__Aim__: Restate word for word the lines beginning at the one that contains "module feet() color(rubber)" and ending at the one that contains "for body, members"; include both and nothing else.

__Dataset section__:
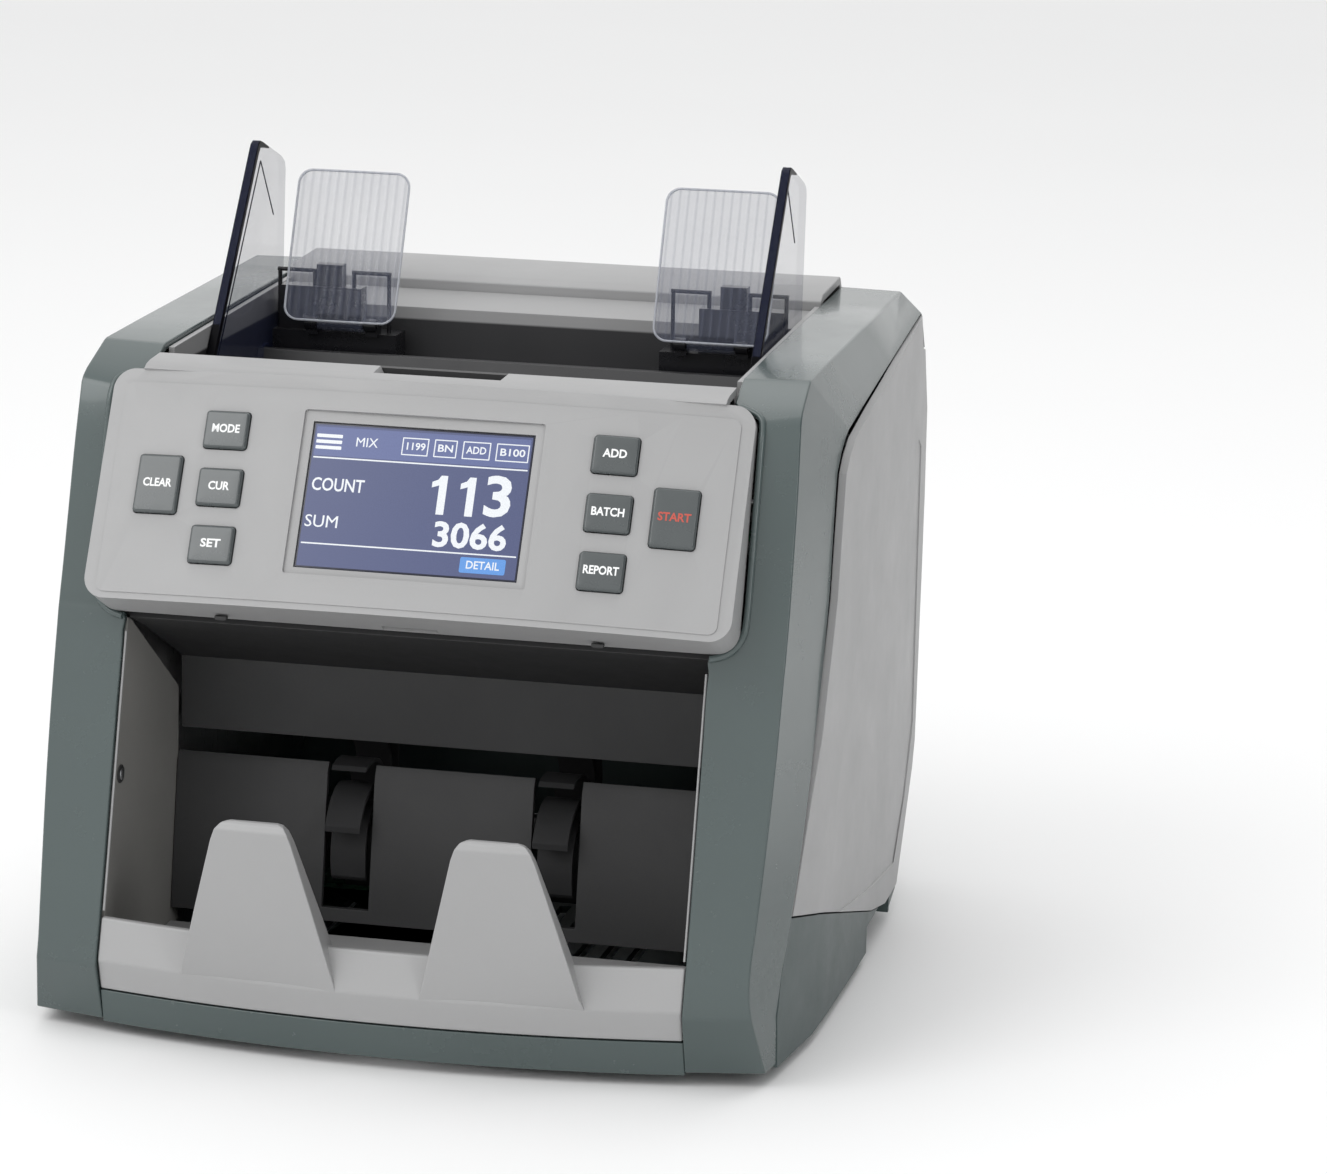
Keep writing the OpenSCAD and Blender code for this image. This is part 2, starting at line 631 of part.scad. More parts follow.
module pocket_back() color(dark) placed() difference() {
  along_x(-94.9, 94.9) polygon([[62, 22.6], [69.6, 70], [71.4, 73.4], [69.4, 74.4], [67.4, 71],
    [59.8, 22.6]]);
  for (s = [-1, 1])
    block([s * fan_x - fan_w / 2 - 2, 40, 27], [s * fan_x + fan_w / 2 + 2, 90, 80]);
}

module stacker_tray() color(light) placed() {
  intersection() {
    union() {
      // curved front wall
      translate([0, bar_cy, 0]) rotate_extrude($fn = 360)
        polygon([[458.5, 15.9], [461.2, 26], [457.3, 39], [454.8, 39], [458.4, 26],
          [456.6, 18.4], [450, 18.4], [450, 15.9]]);
      // floor
      block([-100, -11, 15.9], [100, 59, 18.4]);
    }
    block([-pocket_half + 0.1, -60, 0], [pocket_half - 0.1, 59, 60]);
  }
  // two note fingers leaning out to the front
  for (s = [-1, 1]) difference() {
    intersection() {
      along_y(-40, 10) polygon([[s * 13.4, 26.6], [s * 65.3, 26.6], [s * 51.8, 74],
        [s * 50.4, 77.6], [s * 47, 80.4], [s * 28.4, 80.4], [s * 25.6, 78]]);
      along_x(-80, 80) polygon([[-20.4, 26.6], [-29.5, 77], [-28.2, 79.6], [-23.4, 80.4],
        [-21.4, 78.6], [-8, 38], [-8, 26.6]]);
    }
    intersection() {
      along_y(-40, 10) polygon([[s * 16.6, 20], [s * 62, 20], [s * 48.4, 76.4],
        [s * 28.8, 76.4]]);
      along_x(-80, 80) polygon([[-17.4, 20], [-26.4, 76], [-20, 79], [0, 40], [0, 20]]);
    }
  }
}

// ---------- note path ----------

// outer guide: wraps the feed roller and runs on under the path
module outer_path_guide() color(dark) placed() {
  difference() {
    translate([0, feed_y, feed_z]) rotate([0, 90, 0]) rotate([0, 0, 0])
      difference() {
        translate([0, 0, -92]) cylinder(h = 184, r = feed_r + 4, $fn = 120);
        translate([0, 0, -93]) cylinder(h = 186, r = feed_r + 2, $fn = 120);
      }
    // keep only the rear and lower part of the ring
    along_x(-100, 100) polygon([[feed_y, feed_z], [feed_y + 60, feed_z + 28],
      [feed_y + 40, feed_z + 80], [feed_y - 80, feed_z + 80], [feed_y - 80, feed_z - 60],
      [feed_y + 0.44 * 60, feed_z - 0.9 * 60]]);
  }
  difference() {
    along_path(-92, 92, -4, -2, -0.6, 54);
    for (x = [-56, -18, 18, 56])
      along_path(x - 7, x + 7, -6, 0, nip_t - 9, nip_t + 9.1);
  }
}

// a bar that follows the straight run: x range, depth range off the path line, length range
module along_path(x0, x1, d0, d1, t0, t1)
  along_x(x0, x1) polygon([path_pt(t0, d0), path_pt(t1, d0), path_pt(t1, d1), path_pt(t0, d1)]);

// point on the run at distance t, depth d to the feed roller's side
function path_pt(t, d) =
  [exit_y + t * run_ey + d * run_ez, exit_z + t * run_ez - d * run_ey];

// the two image sensor bars that face each other across the path
module sensor_bars() color(rubber) placed() {
  along_path(-85.8, 85.8, 2, 13, 21, 36);
  along_path(-85.8, 85.8, -14.6, -4.1, 21, 36);
}

module retard_roller() color(amber) placed() {
  rod_x(-plate_in, plate_in, retard_y, retard_z, 3);
  for (s = [-1, 1]) rod_x(s * 22 - 7, s * 22 + 7, retard_y, retard_z, retard_r);
}

module feed_shaft() color(steel) placed() {
  rod_x(-belt_x - belt_w - 1, belt_x + belt_w + 1, feed_y, feed_z, 4);
  rod_x(belt_x, belt_x + belt_w, feed_y, feed_z, feed_pulley_r);
  rod_x(-belt_x - belt_w, -belt_x, feed_y, feed_z, pick_drive_r);
}
module feed_tyres() color(rubber) placed() for (s = [-1, 1]) difference() {
  rod_x(s * 22 - 8, s * 22 + 8, feed_y, feed_z, feed_r);
  rod_x(s * 22 - 9, s * 22 + 9, feed_y, feed_z, 4);
}
module pickup_shaft() color(steel) placed() {
  rod_x(-belt_x - belt_w - 1, plate_in + plate_t + 2, pick_y, pick_z, 3);
  rod_x(-belt_x - belt_w, -belt_x, pick_y, pick_z, pick_pulley_r);
}
module pickup_tyres() color(rubber) placed() for (s = [-1, 1]) difference() {
  rod_x(s * 22 - 7, s * 22 + 7, pick_y, pick_z, pickup_r);
  rod_x(s * 22 - 8, s * 22 + 8, pick_y, pick_z, 3);
}
module exit_roller() color(rubber) placed() {
  rod_x(-plate_in - plate_t - 2, plate_in + plate_t + 2, nip_y, nip_z, 3);
  for (x = [-56, -18, 18, 56]) rod_x(x - 6, x + 6, nip_y, nip_z, nip_r);
}

module stacker_shaft() color(steel) placed() {
  rod_x(-belt_x - belt_w - 1, plate_in + plate_t + 2, fan_y, fan_z, 3);
  rod_x(-belt_x - belt_w, -belt_x, fan_y, fan_z, fan_pulley_r);
}
module stacker_wheels() color(amber) placed() for (s = [-1, 1])
  translate([s * fan_x - fan_w / 2, fan_y, fan_z]) rotate([0, 90, 0]) linear_extrude(fan_w)
    difference() {
      union() {
        circle(r = 9, $fn = 64);
        // swept blades
        for (i = [0:7]) rotate(i * 45) polygon([for (k = [0:8])
            let (r = 6 + (fan_r - 6) * k / 8, a = k * 11) [r * cos(a), r * sin(a)],
          for (k = [8:-1:0])
            let (r = 6 + (fan_r - 6) * k / 8, a = k * 11 + 13 - k * 1.05)
              [r * cos(a), r * sin(a)]]);
      }
      circle(r = 3, $fn = 48);
    }

// ---------- motors, belts and electronics ----------

module belt(x0, y1, z1, r1, y2, z2, r2) difference() {
  hull() {
    rod_x(x0, x0 + belt_w - 0.6, y1, z1, r1 + belt_gap + belt_t);
    rod_x(x0, x0 + belt_w - 0.6, y2, z2, r2 + belt_gap + belt_t);
  }
  hull() {
    rod_x(x0 - 1, x0 + belt_w + 1, y1, z1, r1 + belt_gap);
    rod_x(x0 - 1, x0 + belt_w + 1, y2, z2, r2 + belt_gap);
  }
}
module drive_belt() color(rubber) placed()
  belt(belt_x + 0.3, feed_y, feed_z, feed_pulley_r, motor_y, motor_z, motor_pulley_r);
module pickup_belt() color(rubber) placed()
  belt(-belt_x - belt_w + 0.3, feed_y, feed_z, pick_drive_r, pick_y, pick_z, pick_pulley_r);
module stacker_belt() color(rubber) placed()
  belt(-belt_x - belt_w + 0.3, fan_y, fan_z, fan_pulley_r, fan_motor_y, fan_motor_z, fan_drive_r);

module main_motor() color(steel) placed() {
  rod_x(38, plate_in, motor_y, motor_z, motor_r);
  rod_x(34, 38, motor_y, motor_z, 9);
}
module main_pulley() color(steel) placed() {
  rod_x(plate_in + 0.4, belt_x + belt_w + 1, motor_y, motor_z, 2.5);
  rod_x(belt_x, belt_x + belt_w, motor_y, motor_z, motor_pulley_r);
}
module stacker_motor() color(steel) placed()
  rod_x(-plate_in, -58, fan_motor_y, fan_motor_z, fan_motor_r);
module stacker_pulley() color(steel) placed() {
  rod_x(-belt_x - belt_w - 1, -plate_in - 0.4, fan_motor_y, fan_motor_z, 1.5);
  rod_x(-belt_x - belt_w, -belt_x, fan_motor_y, fan_motor_z, fan_drive_r);
}

module main_board() color(board) placed() {
  block([-80, 214, 94], [70, 215.6, 180]);
  // tail of the board with the service port
  block([-76, 214, 66], [-44, 215.6, 94]);
  difference() {
    block([-72, 215.6, 66], [-50, 243, 80]);
    block([-70, 230, 68], [-62, 250, 78]);
    block([-60, 230, 69], [-52, 250, 73]);
  }
  for (p = [[-60, 150], [-20, 120], [30, 150], [40, 112]])
    block([p[0] - 10, 209, p[1] - 10], [p[0] + 10, 214, p[1] + 10]);
  block([-74, 207, 96], [-40, 214, 104]);
}
module power_supply() color(board) placed() {
  block([-80, 124, 14], [-6, 190, 15.6]);
  block([-60, 142, 15.6], [-30, 170, 42]);
  for (x = [-20, -12]) translate([x, 176, 15.6]) cylinder(h = 22, r = 5, $fn = 48);
  for (x = [-76, -10]) for (y = [128, 182]) translate([x, y, 6.5]) cylinder(h = 7.5, r = 2.5,
    $fn = 24);
}

// three-pin inlet with the switch housing beside it
module power_inlet() color(dark) placed() {
  difference() {
    block([52, 212, 64], [80, 244.6, 90]);
    block([56, 222, 68], [76, 250, 82]);
  }
  for (x = [61, 71]) block([x - 0.6, 218, 74], [x + 0.6, 238, 77]);
  block([65.4, 218, 69.4], [66.6, 239, 72.4]);
  difference() {
    union() {
      block([84, 224, 67], [94, 243.2, 85]);
      block([80, 224, 67], [84, 236, 85]);
    }
    block([84.6, 229, 68.6], [93.4, 250, 83.4]);
  }
  // rocker pin
  rod_x(84, 94, 238, 76, 1);
}

module power_rocker() color(dark) placed() translate([0, 238, 76]) rotate([-7, 0, 0])
  difference() {
    along_x(85, 93) polygon([[-3, -3], [5, -6.4], [6.4, -6.2], [6, 0], [6.4, 6.2], [5, 6.4],
      [-3, 3]]);
    rod_x(80, 96, 0, 0, 1 + run_gap);
  }

module feet() color(rubber) placed() for (s = [-1, 1]) for (p = [[80, 12], [84, 176]])
  translate([s * p[0], p[1], 0]) {
    cylinder(h = 1.2, r = 9, $fn = 64);
    translate([0, 0, 1.2]) cylinder(h = foot_h - 1.2, r = 8, $fn = 64);
  }

base_pan();
front_bar();
frame_left();
frame_right();
side_cover_left();
side_cover_right();
top_cover();
hopper_floor();
hopper_rear_wall();
control_panel();
lcd_window();
lcd_module();
key_board();
chassis_left();
chassis_right();
tie_rods();
pocket_back();
pocket_wall_left();
pocket_wall_right();
pocket_roof();
stacker_tray();
sensor_bars();
outer_path_guide();
retard_roller();
main_motor();
stacker_motor();
drive_belt();
pickup_belt();
stacker_belt();
main_board();
power_supply();
power_inlet();
feet();
rear_panel();
plate_holder_left();
plate_holder_right();
feed_shaft();
feed_tyres();
pickup_shaft();
pickup_tyres();
exit_roller();
stacker_shaft();
stacker_wheels();
main_pulley();
stacker_pulley();
guide_left();
guide_right();
guide_pinion();
note_plate_left();
note_plate_right();
key_mode();
key_cur();
key_set();
key_clear();
key_add();
key_batch();
key_report();
key_start();
rear_cover();
power_rocker();
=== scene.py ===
"""Desktop banknote counter: looks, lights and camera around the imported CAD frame.

Shapes are given in millimetres and scaled by MM; the scene itself is in metres.
"""
import json
import math
import random

import bmesh
import bpy
from mathutils import Matrix, Vector

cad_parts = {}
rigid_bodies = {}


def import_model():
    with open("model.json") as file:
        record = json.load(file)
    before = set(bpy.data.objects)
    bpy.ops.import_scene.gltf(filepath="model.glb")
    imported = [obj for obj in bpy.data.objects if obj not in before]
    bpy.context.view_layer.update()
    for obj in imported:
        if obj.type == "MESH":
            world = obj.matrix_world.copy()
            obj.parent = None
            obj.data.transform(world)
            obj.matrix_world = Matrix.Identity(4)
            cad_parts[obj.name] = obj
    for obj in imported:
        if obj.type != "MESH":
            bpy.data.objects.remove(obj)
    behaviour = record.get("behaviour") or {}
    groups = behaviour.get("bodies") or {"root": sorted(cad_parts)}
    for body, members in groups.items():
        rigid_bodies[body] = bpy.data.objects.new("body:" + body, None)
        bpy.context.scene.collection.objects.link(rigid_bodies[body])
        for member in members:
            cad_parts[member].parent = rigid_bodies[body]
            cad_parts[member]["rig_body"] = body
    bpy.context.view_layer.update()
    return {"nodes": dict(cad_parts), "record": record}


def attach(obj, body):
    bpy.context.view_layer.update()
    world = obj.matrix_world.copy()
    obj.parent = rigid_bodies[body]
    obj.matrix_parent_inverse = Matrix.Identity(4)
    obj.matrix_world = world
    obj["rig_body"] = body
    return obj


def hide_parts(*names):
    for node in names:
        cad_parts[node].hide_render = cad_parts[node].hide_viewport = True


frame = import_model()
NODES = frame["nodes"]
SLOT_OF = {s["node"]: s["material_slot"] for s in frame["record"]["subparts"]}
MM = 0.001
random.seed(7)

SIDES = (("left", -1), ("right", 1))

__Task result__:
module feet() color(rubber) placed() for (s = [-1, 1]) for (p = [[80, 12], [84, 176]])
  translate([s * p[0], p[1], 0]) {
    cylinder(h = 1.2, r = 9, $fn = 64);
    translate([0, 0, 1.2]) cylinder(h = foot_h - 1.2, r = 8, $fn = 64);
  }

base_pan();
front_bar();
frame_left();
frame_right();
side_cover_left();
side_cover_right();
top_cover();
hopper_floor();
hopper_rear_wall();
control_panel();
lcd_window();
lcd_module();
key_board();
chassis_left();
chassis_right();
tie_rods();
pocket_back();
pocket_wall_left();
pocket_wall_right();
pocket_roof();
stacker_tray();
sensor_bars();
outer_path_guide();
retard_roller();
main_motor();
stacker_motor();
drive_belt();
pickup_belt();
stacker_belt();
main_board();
power_supply();
power_inlet();
feet();
rear_panel();
plate_holder_left();
plate_holder_right();
feed_shaft();
feed_tyres();
pickup_shaft();
pickup_tyres();
exit_roller();
stacker_shaft();
stacker_wheels();
main_pulley();
stacker_pulley();
guide_left();
guide_right();
guide_pinion();
note_plate_left();
note_plate_right();
key_mode();
key_cur();
key_set();
key_clear();
key_add();
key_batch();
key_report();
key_start();
rear_cover();
power_rocker();
=== scene.py ===
"""Desktop banknote counter: looks, lights and camera around the imported CAD frame.

Shapes are given in millimetres and scaled by MM; the scene itself is in metres.
"""
import json
import math
import random

import bmesh
import bpy
from mathutils import Matrix, Vector

cad_parts = {}
rigid_bodies = {}


def import_model():
    with open("model.json") as file:
        record = json.load(file)
    before = set(bpy.data.objects)
    bpy.ops.import_scene.gltf(filepath="model.glb")
    imported = [obj for obj in bpy.data.objects if obj not in before]
    bpy.context.view_layer.update()
    for obj in imported:
        if obj.type == "MESH":
            world = obj.matrix_world.copy()
            obj.parent = None
            obj.data.transform(world)
            obj.matrix_world = Matrix.Identity(4)
            cad_parts[obj.name] = obj
    for obj in imported:
        if obj.type != "MESH":
            bpy.data.objects.remove(obj)
    behaviour = record.get("behaviour") or {}
    groups = behaviour.get("bodies") or {"root": sorted(cad_parts)}
    for body, members in groups.items():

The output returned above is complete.